A Whole Life

A friend reminded me of this Gibran Khalil Gibran poem yesterday. So beautiful.

Do not love half lovers
Do not entertain half friends
Do not indulge works of the half talented
Do not live half a life
and do not die half a death
If you choose silence, then be silent
When you speak, do so until you are finished
Do not silence yourself to say something
And do not speak to be silent
If you accept, then express it bluntly
Do not mask it
If you refuse then be clear about it
for an ambiguous refusal is but a weak acceptance
Do not accept half a solution
Do not believe half truths
Do not dream half a dream
Do not fantasize about half hopes
Half a drink will not quench your thirst
Half a meal will not satiate your hunger
Half the way will get you no where
Half an idea will bear you no results
Your other half is not the one you love
It is you in another time yet in the same space
It is you when you are not
Half a life is a life you didn’t live,
A word you have not said
A smile you postponed
A love you have not had
A friendship you did not know
To reach and not arrive
Work and not work
Attend only to be absent
What makes you a stranger to them closest to you
and they strangers to you
The half is a mere moment of inability
but you are able for you are not half a being
You are a whole that exists to live a life
not a half life

Instagram Poet

Rupi Kaur is a writer, artist, and instagram poet who has been getting a lot of attention recently. Her messages resonate with a lot of women I know -- they're straightforward, honest, and emotionally intense. In the words of her publisher, “Rupi’s honest, authentic voice speaks to young people who relate to her depiction of pain and struggle but ultimate sense of hope. Rupi is not afraid to challenge taboos, and this brave form of expression inspires her readers” (here).

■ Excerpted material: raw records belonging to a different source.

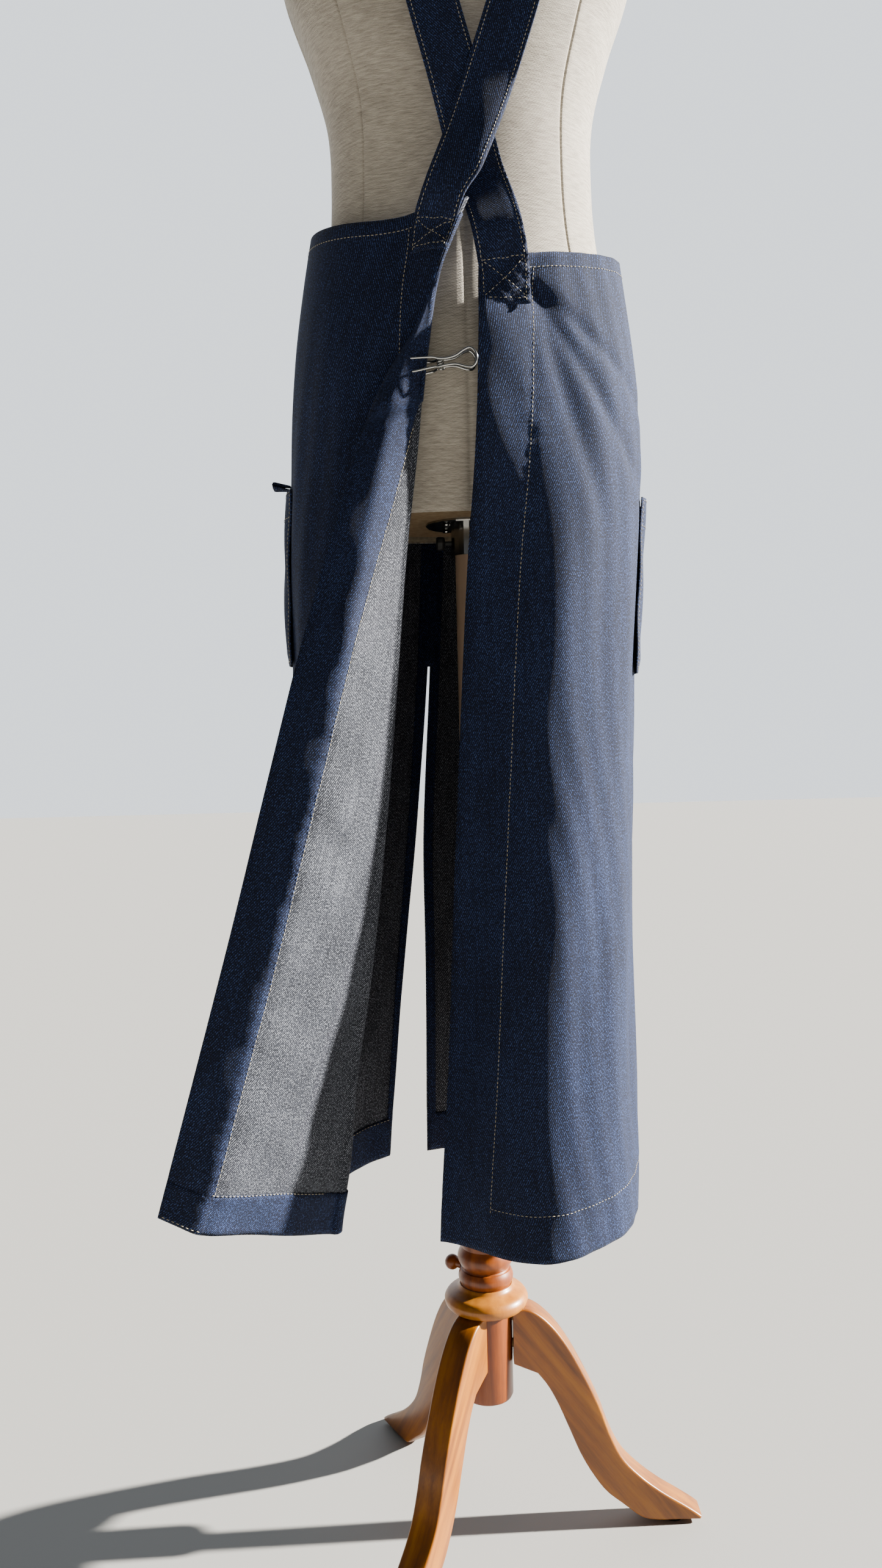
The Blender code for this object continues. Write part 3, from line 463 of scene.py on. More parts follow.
def stitch_runs(name, runs, lift=0.0009):
    """Rows of thread dashes. Each run is (places, normals): points along the row and the cloth's face."""
    bm = bmesh.new()
    step = STITCH_LENGTH + STITCH_GAP
    for places, normals in runs:
        hops = np.linalg.norm(np.diff(places, axis=0), axis=1)
        along = np.concatenate([[0], np.cumsum(hops)])
        count = int(along[-1] / step)
        if count < 1:
            continue
        middles = (np.arange(count) + 0.5) * along[-1] / count

        def at(distance):
            return np.array([np.interp(distance, along, places[:, k]) for k in range(3)])

        for distance in middles:
            here = at(distance)
            forward = Vector(at(distance + 0.001) - at(distance - 0.001)).normalized()
            normal = Vector([np.interp(distance, along, normals[:, k]) for k in range(3)]).normalized()
            side = normal.cross(forward).normalized()
            normal = forward.cross(side)
            turn = Matrix((side, forward, normal)).transposed().to_4x4()
            scale = Matrix.Diagonal((THREAD_WIDTH / 2, STITCH_LENGTH / 2, THREAD_WIDTH * 0.42, 1))
            place = Matrix.Translation(Vector(here) + normal * lift) @ turn @ scale
            bmesh.ops.create_icosphere(bm, subdivisions=1, radius=1.0, matrix=place)
    place_piece(name, bm, ["thread"], "torso")


def span(low, high, count=160):
    return np.linspace(low, high, count)


def walk(table, count):
    """Smooth curve of count points through a few places (Catmull-Rom)."""
    points = np.array(table, float)
    padded = np.vstack([2 * points[0] - points[1], points, 2 * points[-1] - points[-2]])
    spots = np.linspace(0, len(points) - 1, count)
    i = np.minimum(spots.astype(int), len(points) - 2)
    t = (spots - i)[:, None]
    a, b, c, d = padded[i], padded[i + 1], padded[i + 2], padded[i + 3]
    return 0.5 * (2 * b + (c - a) * t + (2 * a - 5 * b + 4 * c - d) * t**2 + (3 * b - a - 3 * c + d) * t**3)


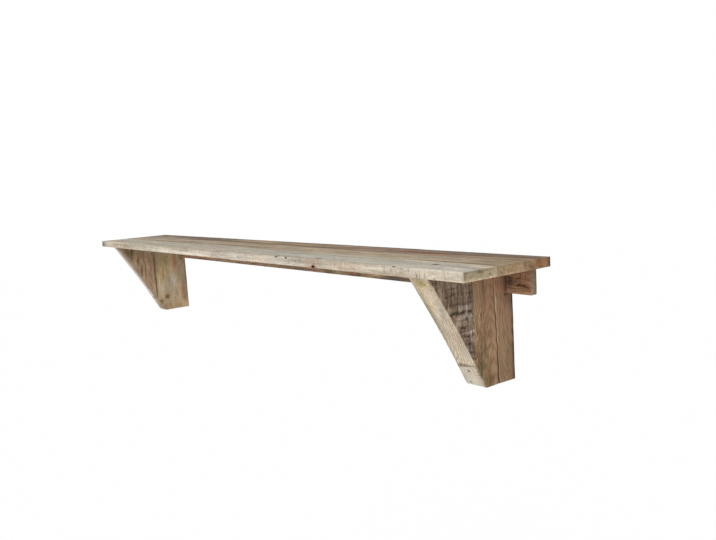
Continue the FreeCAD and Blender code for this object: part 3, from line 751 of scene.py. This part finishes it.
def make_rail():
    """The batten under the rear board, with its countersunk holes for the wall screws.

    Near a hole, square rings of grid lines become circles, so that its rims are round.
    """
    node = "wall_rail"
    low, high = box(node)
    hole, sink, window, bore = 3 * MM, 6 * MM, 10 * MM, 12.5 * MM
    pitch = 400 * MM
    centres = [(step - 1.5) * pitch for step in range(4)]
    rings = np.array([0, 0.8, 1.6, 2.4, 2.9, 3, 3.6, 4.4, 5.2, 5.8, 6, 6.6, 7.6, 8.8, 10]) * MM
    points, faces = block(low, high, (4 * MM, 3 * MM, 2.5 * MM), 2 * MM, around(centres, rings),
                          around([0], rings))
    flat = points.copy()
    front = points[:, 1] < low[1] + 1e-6
    pit = np.zeros(len(points))
    sunk = np.zeros(len(points))
    for x in centres:
        across, up = flat[:, 0] - x, flat[:, 2]
        ring = np.maximum(abs(across), abs(up))
        near = front & (ring < window)
        inside = ring < hole - 0.05 * MM
        length = np.maximum(np.hypot(across, up), 1e-9)
        turned = ease(ring, window, sink)
        points[near, 0] = (x + across * (1 - turned) + across / length * ring * turned)[near]
        points[near, 2] = (up * (1 - turned) + up / length * ring * turned)[near]
        sunk = np.where(near, np.clip(sink - ring, 0, sink - hole) + bore * inside, sunk)
        pit = np.where(near & inside, 0.8, pit)
    wear = np.clip(0.8 + 0.5 * drift(points, 60 * MM, 51), 0.3, 1.6)
    under = ease(points[:, 2], -10 * MM, -25 * MM)
    hollow = 0.1 * MM + 0.08 * MM * drift(points, (200 * MM, 20 * MM, 12 * MM), 52)
    points = soften(points, low, high, (0.7 + 0.7 * under) * wear * MM, np.clip(hollow, 0.02 * MM, 0.4 * MM))
    carve(points, 1, low[1], sunk)
    corner = (0, low[1], 0)
    colours = ((192, 150, 118), (110, 84, 64), (148, 130, 110), (166, 136, 104), (112, 88, 68))
    shade = plank_shade(points, low, high, colours, corner, RAIL_PATCHES, 53)
    worn = np.exp(-nearest_arris(points, low, high) / (2 * MM))
    sawn = np.exp(-to_ends(points[:, 0], low, high) / (0.8 * MM))
    material = timber(
        "rail_timber", "x", corner, (-0.03, 0.012), (3.2 * MM, (0.68, 0.56, 0.44), 0.6),
        ((0.68, 0.61, 0.55), (1.3, 1.26, 1.2), 0.8, 0.8), (16, 4), stretch=12, seed=9.0,
        wane=((160, 128, 92), 0.3), cloudy=(0.8, 1.2), stains=RAIL_STAINS,
        knots=[(829, 0, 3, 1.8, 3, 0.7), (833.5, 0, -11, 2.4, 2.6, 0.75), (846, 0, -11, 2.6, 1.2, 0.7),
               (-310, 0, -9, 7, 1.5, 0.8)])
    make_piece(node, "rail_wood", material, points, faces, shade=shade, worn=worn, sawn=sawn, pit=pit)


# The brackets. Rows are in millimetres: x from a bracket's right side, y from the wall, z from the
# middle of the rail. Patches and stains go from the seen side to the sawn front and the hidden sides.


RIGHT_POST_PATCHES = [
    (0, -91.5, 8, 4, 2.4, 26, (66, 44, 30), 0.95),
    (0, -66, 12, 6, 26, 30, (190, 144, 116), 0.8),
    (0, -36, -10, 6, 14, 44, (184, 138, 110), 0.75),
    (0, -112, 0, 6, 12, 50, (180, 148, 112), 0.7),
    (0, -75, -40, 6, 8, 30, (176, 134, 108), 0.7),
    (0, -54.6, -48, 6, 1.8, 26, (214, 188, 152), 0.95),
    (0, -52.4, -100, 6, 1.8, 30, (206, 176, 140), 0.8),
    (0, -62, -120, 6, 2, 30, (182, 152, 118), 0.6),
    (0, -110, -70, 6, 9, 60, (168, 142, 106), 0.75),
    (0, -103, -150, 6, 15, 50, (112, 94, 66), 0.75),
    (0, -28, -170, 6, 24, 40, (134, 108, 84), 0.6),
    (0, -84, -200, 6, 16, 26, (96, 82, 56), 0.75),
    (0, -106, -178, 6, 9, 16, (84, 84, 52), 0.85),
    (0, -25, -160, 6, 16, 50, (146, 122, 96), 0.5),
    (0, -32, -115, 6, 5, 12, (116, 90, 66), 0.6),
    # Painted shade: near black along the rear arris, where the post meets the wall.
    (0, 1.5, -120, 14, 9, 300, (22, 18, 18), 1),
    (0, -20, -26.5, 6, 5, 2.6, (186, 156, 124), 0.85),
    # Painted shade: a dark strip beside the rail's housing in place of the shadowed rail front, and a darker
    # spot in its lower corner.
    (0, -20, 0, 6, 7, 32, (94, 70, 57), 0.85),
    (0, -23, -31.5, 6, 4, 2.4, (52, 36, 26), 0.95),
    (-27, -113, -180, 22, 9, 9, (210, 202, 186), 0.6),
    (-55, -105, -190, 2, 30, 50, (150, 142, 122), 0.8),
]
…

Rupi explains how her identity influences her poetry: "being a brown woman growing up in the west, where the ideal woman was white, sent me on a terrifying journey. i was already doubting who i was because . . . women like me were not represented at all. anywhere. so i had no one to look up to. that looked like me. that had parents like mine. that spoke my language. that carried my strong punjabi features. it all happens subconsciously. you are convinced you are ugly. and even if you know you’re beautiful, you think you cannot be beautiful enough. those experiences pushed my work. i was forced to ask myself the difficult questions. i had to look at myself in the mirror, make a list of things i disliked about me and write about those so i could learn and figure out ways to fall in love with them. so that i could show other brown women why we need to celebrate the things that make us unique" (interview here).